Ms. Hempel Chronicles, By Sarah Shun-lien Bynum

Beatrice Hempel, the main protagonist of Sarah Shun-lien Bynum's beguiling second novel, is a novice teacher and not, she thinks, a very good one. She sets pop quizzes because they're less work to mark than essays, wonders if it's appropriate to laugh when her students fart and courts popularity by feeding them chocolate, and dismissing them early on Fridays.

But she's also open, youthfully permissive and given to moments of subversive inspiration, such as setting her class an assignment to write their own reports. Ostensibly, this is a high-minded exercise in response to a book they're studying, allowing students to "give voice to their own visions of themselves". It's clear to the reader that Beatrice's main motivation for the task is pure self-interest. She wants to avoid having to write the reports herself.

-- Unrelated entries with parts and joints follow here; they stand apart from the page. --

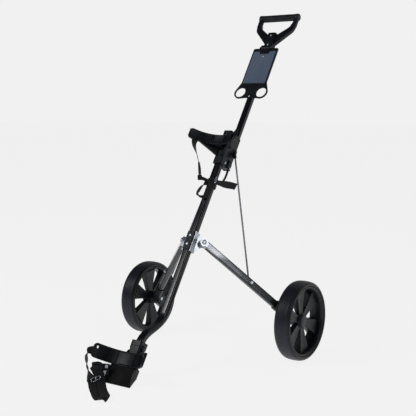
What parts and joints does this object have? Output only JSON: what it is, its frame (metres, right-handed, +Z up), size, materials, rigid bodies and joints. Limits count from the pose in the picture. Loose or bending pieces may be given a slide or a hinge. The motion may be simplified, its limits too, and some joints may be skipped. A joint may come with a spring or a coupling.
{
  "type": "golf pull trolley",
  "caption": "Folding two-wheel golf pull trolley, stood open and empty, with D handle, scorecard holder, bag cradles and straps, braced legs and a rear foot.",
  "frame": {"origin": "on the ground, under the middle of the whole trolley", "axes": "+Z up, -Y to the side that holds the bag, +X along the wheel axles towards the wheel whose pieces are named right_"},
  "size_m": [0.635, 1.0112, 1.0689],
  "materials": {
    "black_tube": "gloss black powder coat on steel tube",
    "black_plastic": "satin moulded black plastic",
    "grip_foam": "soft black grip sleeve",
    "tyre_foam": "smooth black ribbed tyre",
    "silver_metal": "bright zinc-plated steel",
    "leg_paint": "gloss black paint, silver at the hinge end",
    "strut_steel": "dull plated steel rod",
    "panel_slate": "slate blue satin panel",
    "cap_grey": "grey moulded hub cap",
    "webbing": "black woven webbing",
    "foot_rubber": "black rubber pad"
  },
  "bodies": {
    "base": {"main_tube": "black_tube", "main_tube_plug": "black_plastic", "hinge_bracket": "silver_metal", "hinge_front_plate": "black_plastic", "upper_hinge_rivet": "silver_metal", "lower_hinge_rivet": "silver_metal", "right_pivot_bolt": "silver_metal", "left_pivot_bolt": "silver_metal", "right_pivot_nut": "silver_metal", "left_pivot_nut": "silver_metal", "lower_cradle": "black_plastic", "foot_pad": "foot_rubber", "foot_bolt": "silver_metal", "lower_strap": "webbing", "wire_ring": "silver_metal", "lower_buckle": "black_plastic"},
    "upper_frame": {"handle_tube": "black_tube", "handle_body": "black_plastic", "grip_sleeve": "grip_foam", "upper_stem_screw": "silver_metal", "lower_stem_screw": "silver_metal", "scorecard_plate": "black_plastic", "score_panel": "panel_slate", "clip_pin": "silver_metal", "upper_plate_screw": "silver_metal", "lower_plate_screw": "silver_metal", "slider_body": "black_plastic", "upper_cradle": "black_plastic", "cradle_bolt": "silver_metal", "lever_pin": "silver_metal", "slider_screw": "silver_metal", "end_block": "black_plastic", "end_block_bolt": "silver_metal", "upper_strap": "webbing", "upper_buckle": "black_plastic", "strap_collar": "webbing", "strap_hook": "silver_metal", "strap_tail": "webbing"},
    "clamp_lever": {"clamp_lever": "black_plastic"},
    "score_clip": {"score_clip": "black_plastic"},
    "right_leg": {"right_leg_knuckle": "black_plastic", "right_leg_tube": "leg_paint", "right_leg_elbow": "black_plastic", "right_axle": "silver_metal"},
    "right_wheel": {"right_rim": "black_plastic", "right_tyre": "tyre_foam", "right_hub_cap": "cap_grey"},
    "right_strut": {"right_strut": "strut_steel", "right_strut_cap": "silver_metal", "right_strut_ferrule": "black_plastic"},
    "left_leg": {"left_leg_knuckle": "black_plastic", "left_leg_tube": "leg_paint", "left_leg_elbow": "black_plastic", "left_axle": "silver_metal"},
    "left_wheel": {"left_rim": "black_plastic", "left_tyre": "tyre_foam", "left_hub_cap": "cap_grey"},
    "left_strut": {"left_strut": "strut_steel", "left_strut_cap": "silver_metal", "left_strut_ferrule": "black_plastic"}
  },
  "joints": [
    {"name": "right_leg_fold", "type": "hinge", "parent": "base", "child": "right_leg", "pos_m": [0.035, -0.00752, 0.35141], "axis": [-0.7363, 0.5623, -0.3764], "range_deg": [0, 50]},
    {"name": "left_leg_fold", "type": "hinge", "parent": "base", "child": "left_leg", "pos_m": [-0.035, -0.00752, 0.35141], "axis": [-0.7363, -0.5623, 0.3764], "range_deg": [0, 50]},
    {"name": "upper_frame_slide", "type": "slide", "parent": "base", "child": "upper_frame", "axis": [0, -0.5563, -0.831], "range_m": [0, 0.081]},
    {"name": "right_strut_pivot", "type": "hinge", "parent": "right_leg", "child": "right_strut", "pos_m": [0.15554, 0.06807, 0.22853], "axis": [-0.7363, 0.5623, -0.3764], "range_deg": [-34.5, 0]},
    {"name": "left_strut_pivot", "type": "hinge", "parent": "left_leg", "child": "left_strut", "pos_m": [-0.15554, 0.06807, 0.22853], "axis": [-0.7363, -0.5623, 0.3764], "range_deg": [-34.5, 0]},
    {"name": "right_wheel_spin", "type": "hinge", "parent": "right_leg", "child": "right_wheel", "pos_m": [0.2915, 0.13482, 0.12], "axis": [1, 0, 0], "continuous": true},
    {"name": "left_wheel_spin", "type": "hinge", "parent": "left_leg", "child": "left_wheel", "pos_m": [-0.2915, 0.13482, 0.12], "axis": [1, 0, 0], "continuous": true},
    {"name": "clamp_lever_swing", "type": "hinge", "parent": "upper_frame", "child": "clamp_lever", "pos_m": [0.02, 0.1839, 0.66611], "axis": [0, -0.831, 0.5563], "range_deg": [0, 85]},
    {"name": "score_clip_lift", "type": "hinge", "parent": "upper_frame", "child": "score_clip", "pos_m": [0, 0.40203, 0.95331], "axis": [-1, 0, 0], "range_deg": [0, 30], "stiffness_Nm_per_rad": 0.03, "springref_deg": -28.65}
  ],
  "couplings": [
    {"joint": "left_leg_fold", "follows": "right_leg_fold", "ratio": 1},
    {"joint": "upper_frame_slide", "follows": "right_leg_fold", "m_per_rad": 0.092574},
    {"joint": "right_strut_pivot", "follows": "right_leg_fold", "ratio": -0.68641},
    {"joint": "left_strut_pivot", "follows": "right_leg_fold", "ratio": -0.68641}
  ]
}
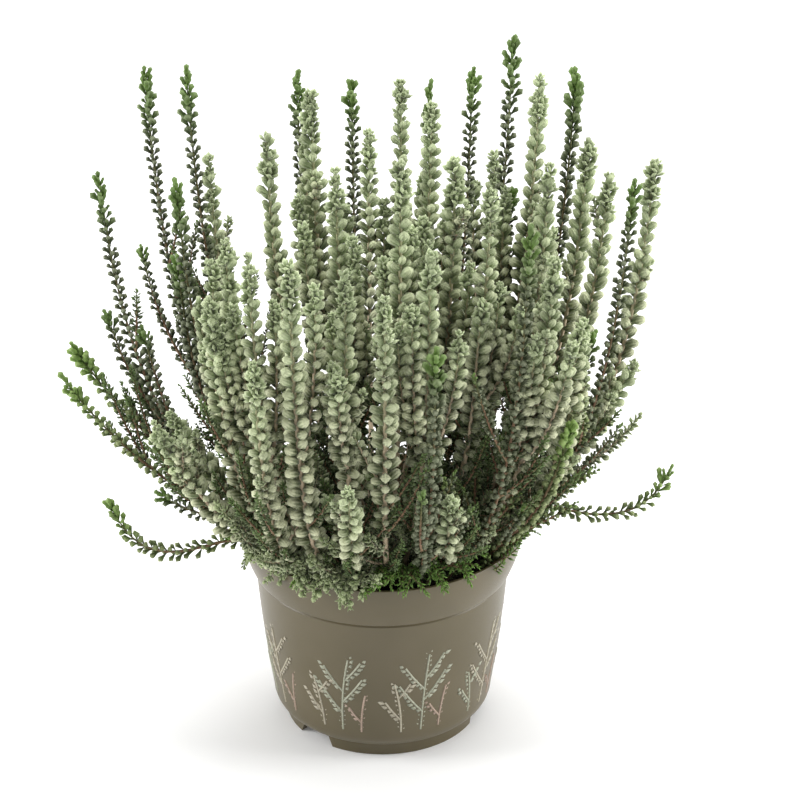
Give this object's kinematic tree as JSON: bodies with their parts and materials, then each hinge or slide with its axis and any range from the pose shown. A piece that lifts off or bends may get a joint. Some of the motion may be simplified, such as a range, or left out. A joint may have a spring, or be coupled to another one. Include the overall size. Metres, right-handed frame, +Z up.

Bynum tells us a lot about Ms Hempel in this short episode, as she does in every chapter (several were published as short stories), fleshing out her central character's life, relationships and personality. From the childhood games Beatrice and her younger brother play, not so much with as at each other – "servant": where she treats him as one, or "cat burglar", when he dresses in black and creeps as far as possible into her bedroom without being caught – through the way Beatrice's perception of her father evolves after he dies and she matures, to her unwarranted sense of betrayal at her mother and younger sister's plan to turn their house into a B&B. Everything builds into a complex, precise and impressively-nuanced portrait. Other characters and their surroundings are sketched and shadowy: we never quite get to know them.

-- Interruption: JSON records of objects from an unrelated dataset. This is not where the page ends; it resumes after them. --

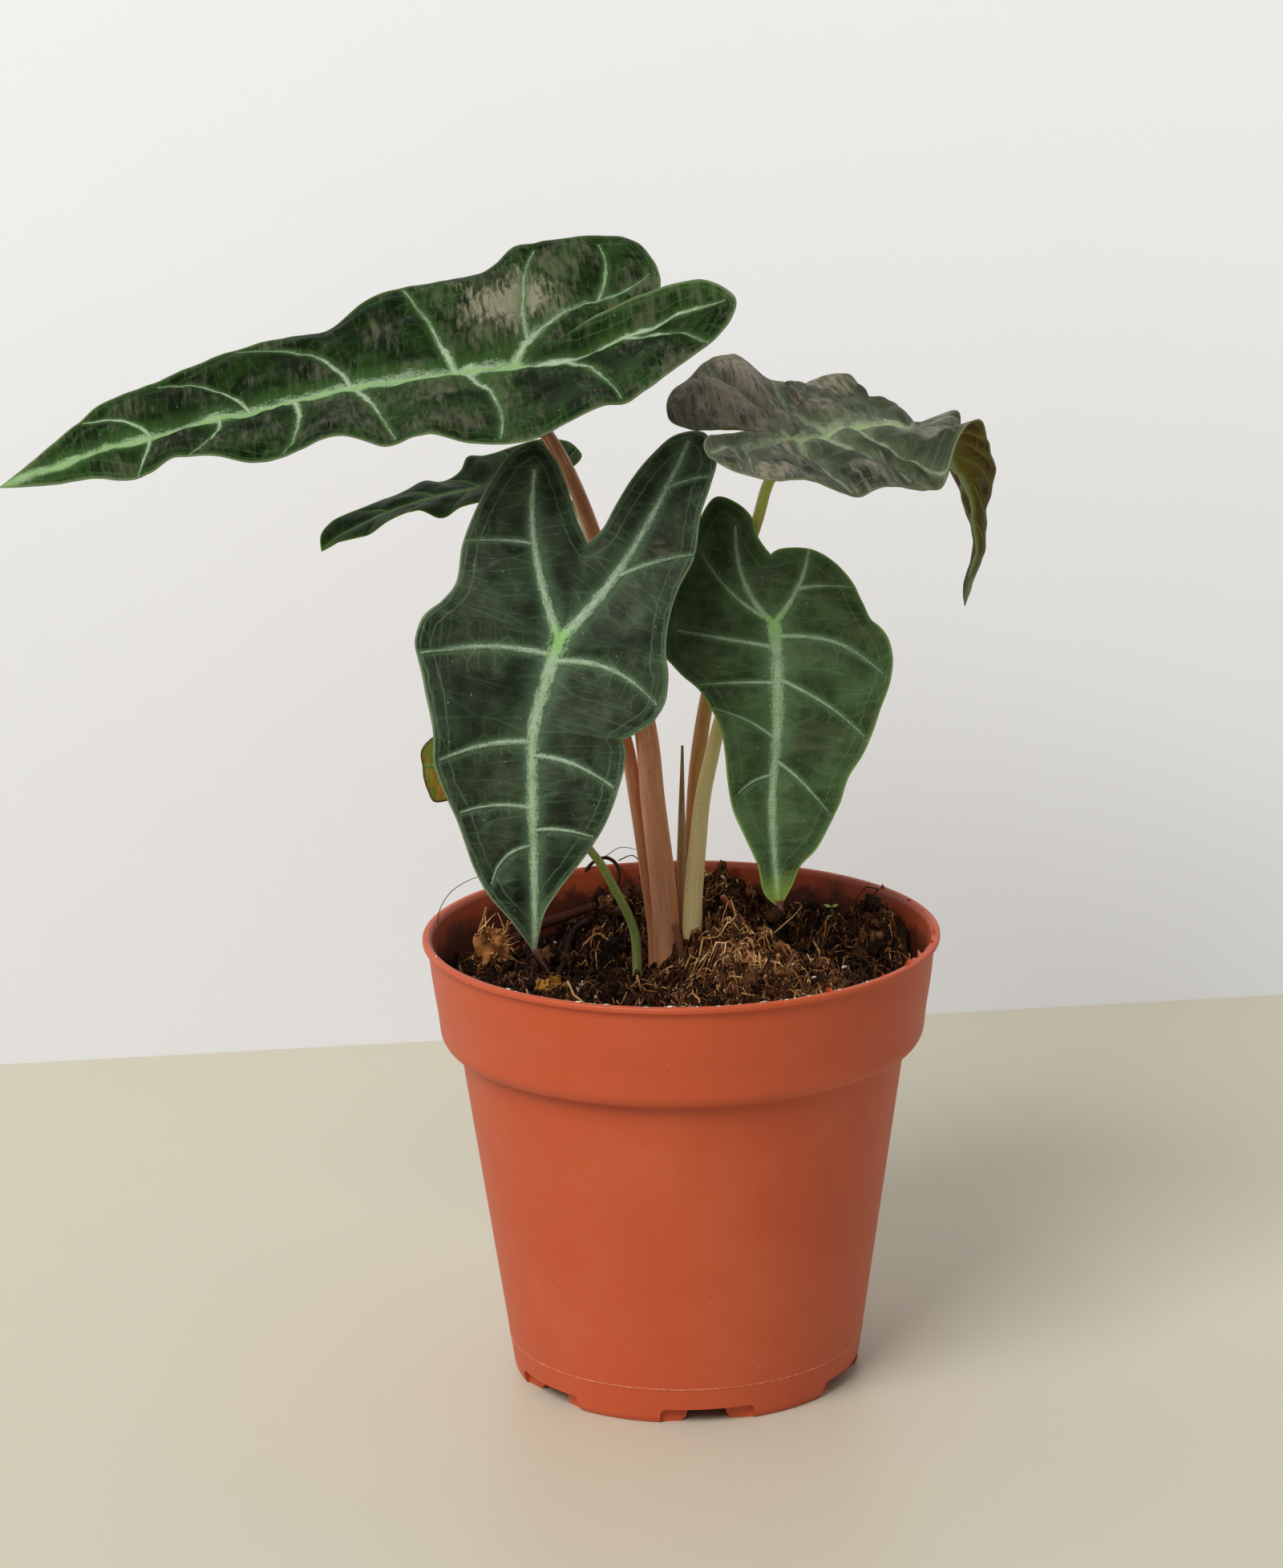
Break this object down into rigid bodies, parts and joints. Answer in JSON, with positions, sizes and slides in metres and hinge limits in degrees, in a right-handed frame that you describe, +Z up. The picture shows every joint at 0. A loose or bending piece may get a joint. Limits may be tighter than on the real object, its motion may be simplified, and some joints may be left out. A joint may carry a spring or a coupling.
{
  "type": "potted african mask plant",
  "caption": "African mask plant with arrow-shaped dark green leaves and pale veins on slender stalks, growing in a terracotta-coloured plastic nursery pot.",
  "frame": {"origin": "middle of the whole plant's plan, on the ground under the pot's foot", "axes": "+Z up, -Y towards the viewer, +X to the viewer's right"},
  "size_m": [0.2258, 0.12, 0.2622],
  "materials": {
    "pot_plastic": "matt terracotta-coloured plastic with a faint dust bloom",
    "peat": "damp fibrous peat compost",
    "bark": "rough orange-brown bark",
    "dry_leaf": "dry, brittle yellow-brown leaf",
    "corm_skin": "brown papery corm skin",
    "leaf_dark": "dark green satin leaf with pale silvery veins",
    "leaf_bright": "mid green satin leaf with pale veins",
    "leaf_grey": "grey-green satin leaf, reddish underneath",
    "leaf_old": "yellowing leaf",
    "stalk_red": "reddish brown satin leaf stalk",
    "stalk_khaki": "khaki satin leaf stalk",
    "stalk_green": "pale green satin leaf stalk"
  },
  "bodies": {
    "root": {"pot": "pot_plastic", "soil": "peat", "corm": "corm_skin", "bark_chip": "bark", "dry_leaf_scrap": "dry_leaf", "young_sheath": "stalk_khaki", "stalk_large_left": "stalk_red", "stalk_front": "stalk_red", "stalk_bright_right": "stalk_khaki", "stalk_curled_right": "stalk_red", "stalk_narrow_behind": "stalk_green", "stalk_small_old": "stalk_green", "blade_large_left": "leaf_dark", "blade_front": "leaf_dark", "blade_bright_right": "leaf_bright", "blade_curled_right": "leaf_grey", "blade_narrow_behind": "leaf_dark", "blade_small_old": "leaf_old"}
  },
  "joints": []
}
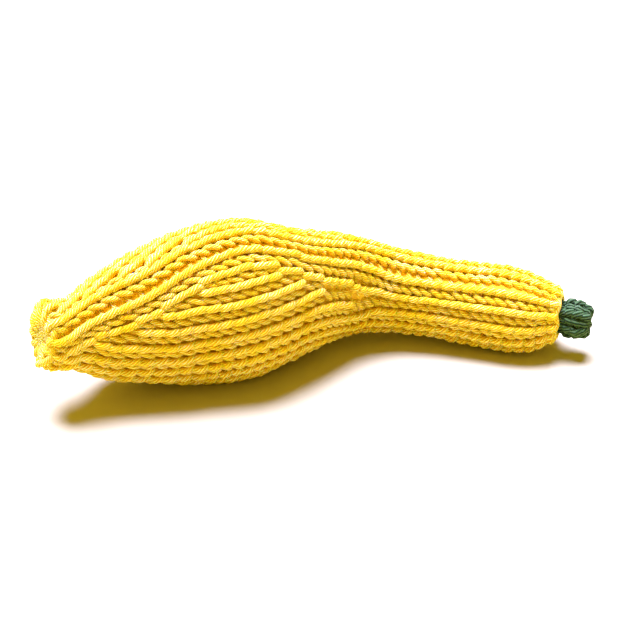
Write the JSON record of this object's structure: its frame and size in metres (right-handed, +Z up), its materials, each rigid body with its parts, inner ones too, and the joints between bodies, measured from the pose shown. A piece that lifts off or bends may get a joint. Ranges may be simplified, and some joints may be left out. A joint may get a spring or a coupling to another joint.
{
  "type": "knitted crookneck squash",
  "caption": "Hand-knitted, stuffed crookneck squash: a yellow stockinette cover with a fat bulb, a bent narrow neck and a short green knitted stem, lying on its side",
  "frame": {"origin": "middle of the bounding box, on the plane the squash rests on", "axes": "+X runs along the squash from the blossom end to the stem end, +Z is up, and -Y is the hollow side of the crook"},
  "size_m": [0.1697, 0.065, 0.049],
  "materials": {
    "yellow_yarn": "matt plied yarn in stockinette stitch, soft sheen on the strands, a little fuzz",
    "white_fibrefill": "loose matt polyester fibre",
    "green_yarn": "matt plied dark green yarn, knitted as a short cord"
  },
  "bodies": {
    "root": {"knitted_cover": "yellow_yarn", "fibrefill_stuffing": "white_fibrefill", "knitted_stem": "green_yarn"}
  },
  "joints": []
}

Alongside quiet observational wit, Bynum uses lack of mutual understanding as a source of traditional bawdy farce: a joke about the inadequacy of crotchless panties for anal sex left me wondering if it was appropriate to laugh. Beatrice's attempt to explain to her older, Sinophile head of history why adding her mother's family name to her surname might be a bad idea felt funnier: "'Ms. Ho-Hempel,' she said. 'That's what they would call me?' Mr Meacham nodded happily. 'But'– How could she put this? 'Won't there be a lot of jokes?' He didn't follow."

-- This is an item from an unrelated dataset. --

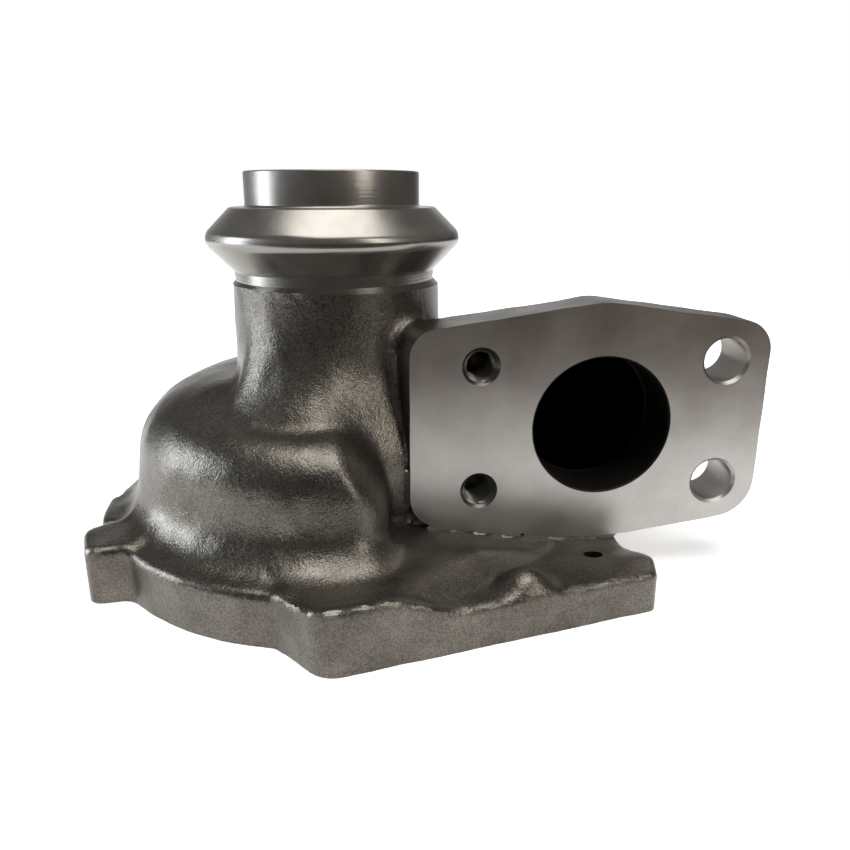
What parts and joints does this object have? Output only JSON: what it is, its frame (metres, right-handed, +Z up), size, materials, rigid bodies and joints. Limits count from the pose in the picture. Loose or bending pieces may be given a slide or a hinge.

Very little of the action happens centre-stage. Most major events – including Beatrice's treatment for ADHD as a teenager, her parents' separation and father's death, the making and breaking of an engagement – are mentioned, rather than played out. On the one hand, this makes the novel feel a tad static at times. On the other, Bynum has the confidence to trust her audience: there's clarity, depth and enough space in this stillness to allow the reader's imagination a satisfyingly free rein.